We will not achieve victory over the establishment, the corrupt lobbyists, the fascist thugs, the MAGA freaks, and the capitalist leeches by voting in opportunists who immediately abandon the fight and compromise with the class enemy. If Zohran does not have the spine to build a movement, we have to. Our task is to awaken the sleeping giant— the working masses— to wage the class struggle, to wield power, and finally to defeat the capitalist parasites.










Vincent --
Please keep your eyes on the prize and maintain some perspective!
There are such things as cooperation, alliances, compromise, and pragmatism in US politics. Dismissing Mayor Mamdani this quickly as some sort of traitor because of this endorsement of an ally, Governor Hochul is absurd.
You should judge politicians by their accomplishments, not just their ideological purity, their endorsements, or their connections.

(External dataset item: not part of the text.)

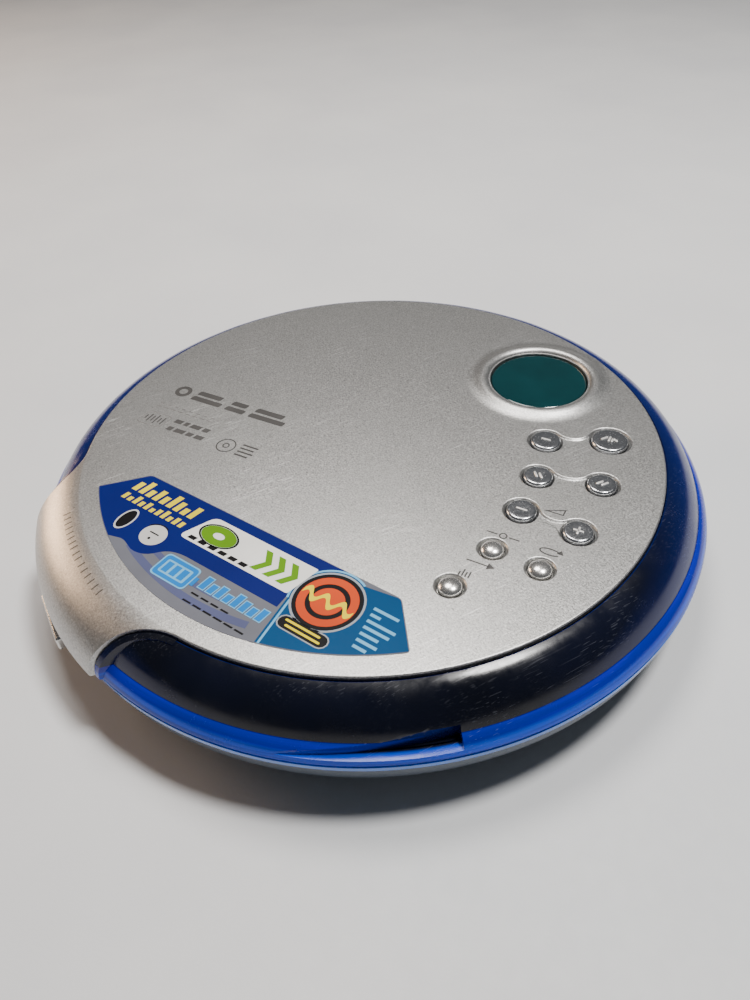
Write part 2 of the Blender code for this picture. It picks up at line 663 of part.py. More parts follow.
def ring_section():
    """Section of the clear ring: a flange under the cover, the sloping top and the outer wall."""
    edge = (66.8, 17.4)
    top = bend((COVER_RADIUS + GAP, 23.5), (65.0, 22.0), edge, 5)
    wall = bend(edge, (68.4, 16.6), (SEAM_RADIUS, RING_BOTTOM_Z), 3)[1:]
    inside = bend((SEAM_RADIUS - 1.6, RING_BOTTOM_Z), (66.6, 16.4), (65.2, 16.9), 2)
    under = bend((65.2, 16.9), (63.6, 20.6), (COVER_RADIUS + GAP, 21.7), 4)[1:]
    return [(56.5, 22.7), (COVER_RADIUS + GAP, 22.7), *top, *wall, *inside, *under, (56.5, 21.7)]


def scoop_outlines():
    """The finger scoop's backing and its cut, which deepens to an upright step."""
    start, step = 317.0, 343.0
    steps = 8
    backing = arc((0, 0), (67.5, 67.5), start - 1, step + 2, steps)
    backing += arc((0, 0), (64.2, 64.2), step + 2, start - 1, steps)
    floor = []
    for n in range(steps + 1):
        along = n / steps
        floor.append(polar(SEAM_RADIUS - 3.2 * along, step + (start - step) * (1 - along)))
    outer = arc((0, 0), (SEAM_RADIUS + 2, SEAM_RADIUS + 2), step, start, steps)
    return backing, floor + outer


def build_ring():
    backing, scoop = scoop_outlines()
    return piece(
        "lid_ring", "clear_blue", turned(ring_section(), ring=True),
        join=[slab(backing, 14.6, 17.6)], cut=[slab(tab_opening(), 10, 30), slab(scoop, 15.3, 17.2)],
    )


def build_lid_insides():
    display = (DISPLAY_X, DISPLAY_Y)
    glass = [
        (0, 24.2), (WINDOW_RADIUS, 24.15), (WINDOW_RADIUS, 22.9), (12.4, 22.9), (12.4, 22.3), (0, 22.3),
    ]
    lens = piece("display_lens", "window_green", turned(glass, 36, display))
    panel = box((DISPLAY_X - 9, DISPLAY_Y - 7.5, 21.2), (DISPLAY_X + 9, DISPLAY_Y + 7.5, 22.0))
    lcd = piece("lcd_panel", "lcd_grey", panel)
    outline = arc((0, 0), (53.4, 53.4), -16, 62, 16) + arc((0, 0), (30, 30), 62, -16, 10)
    clear_of_display = post(display, 13.0, 20, 23, 32)
    board = piece("lid_board", "board_green", slab(outline, 21.2, 21.8), cut=[clear_of_display])
    low, high = INNER_COVER_Z, INNER_COVER_Z + 0.6
    hub_room = 13.0
    plate = [(hub_room, high), (59.0, high), (59.0, low), (hub_room, low)]
    inner = piece("lid_inner_cover", "dark_plastic", turned(plate, ring=True))
    return [lens, lcd, board, inner]


def build_keys():
    flange_low, flange_high = 22.6, COVER_UNDER_Z - GAP
    made = []
    for name, (distance, angle, radius, _) in KEYS.items():
        place = polar(distance, angle)
        if name in DOMED_KEYS:
            crown = [
                (0, KEY_TOP_Z + 0.35), (radius * 0.5, KEY_TOP_Z + 0.25), (radius * 0.85, KEY_TOP_Z - 0.05),
            ]
        else:
            crown = [(0, KEY_TOP_Z), (radius - 0.4, KEY_TOP_Z)]
        flange = radius + 0.6
        profile = [
            *crown, (radius, KEY_TOP_Z - 0.4), (radius, flange_high), (flange, flange_high),
            (flange, flange_low), (0, flange_low),
        ]
        key = piece(f"key_{name}", "key_silver", turned(profile, 16, place))
        made.append(pivot(f"key_{name}_axis", (*place, KEY_TOP_Z), [key]))
    return made


clear_scene()
PARTS = new_collection("Portable CD player")
HELPERS = new_collection("Cutters")
build_case()
build_trim()
build_deck()
build_feet_and_screws()
build_hinge_pins()
build_power()
build_spindle()
build_chassis()
build_pickup()
build_electronics()
knuckle = build_knuckle()
hook = build_latch()
lid_pieces = [build_cover(), build_ring(), *build_lid_insides(), knuckle, hook]
pivot("lid_axis", (0, HINGE_Y, HINGE_Z), [*lid_pieces, *build_keys()])
HELPERS.hide_render = True
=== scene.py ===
"""Looks of the portable CD player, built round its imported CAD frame.

Lengths in this file are millimetres and angles are degrees. Meshes are made in metres by MM.
"""

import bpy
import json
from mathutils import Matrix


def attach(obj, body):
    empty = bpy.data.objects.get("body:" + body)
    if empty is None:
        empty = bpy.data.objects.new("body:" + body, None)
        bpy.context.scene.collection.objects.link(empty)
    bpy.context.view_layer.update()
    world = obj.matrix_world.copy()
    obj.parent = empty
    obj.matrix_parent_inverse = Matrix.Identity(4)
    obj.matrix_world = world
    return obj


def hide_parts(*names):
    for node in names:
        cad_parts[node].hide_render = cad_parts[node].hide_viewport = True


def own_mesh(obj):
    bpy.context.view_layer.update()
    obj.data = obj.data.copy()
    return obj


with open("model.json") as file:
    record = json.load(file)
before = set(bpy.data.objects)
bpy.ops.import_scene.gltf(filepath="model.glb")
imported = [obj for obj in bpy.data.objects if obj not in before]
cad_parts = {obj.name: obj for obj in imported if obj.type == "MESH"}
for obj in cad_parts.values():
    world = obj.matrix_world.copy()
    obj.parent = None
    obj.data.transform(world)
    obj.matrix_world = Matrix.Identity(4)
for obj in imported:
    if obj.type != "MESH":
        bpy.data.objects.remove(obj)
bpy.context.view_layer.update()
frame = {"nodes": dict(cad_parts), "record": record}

import json
import math
import random

import bmesh
import bpy
from mathutils import Matrix, Vector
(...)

Judge both Mayor Mamdani and Governor Hochul on their achievements over time, and their ability to make progress -- together -- toward the kinds of goals we all share. You just might be surprised.
We humans are never perfect and we all have shortcomings, but people of good will can come from different ideological perspectives and cooperate on legislation that makes genuine progress. We should rejoice that two Democrats -- both good people -- are cooperating to achieve progressive goals and objectives in this era of corrupt, cruel, fascist, and bigoted crooks like Tr$mp and the GOP. (There ARE worse things than being an ideologically "impure" progressive Democrat, such as being one of today's cruel, spineless, and authoritarian ReThuggliKKKans.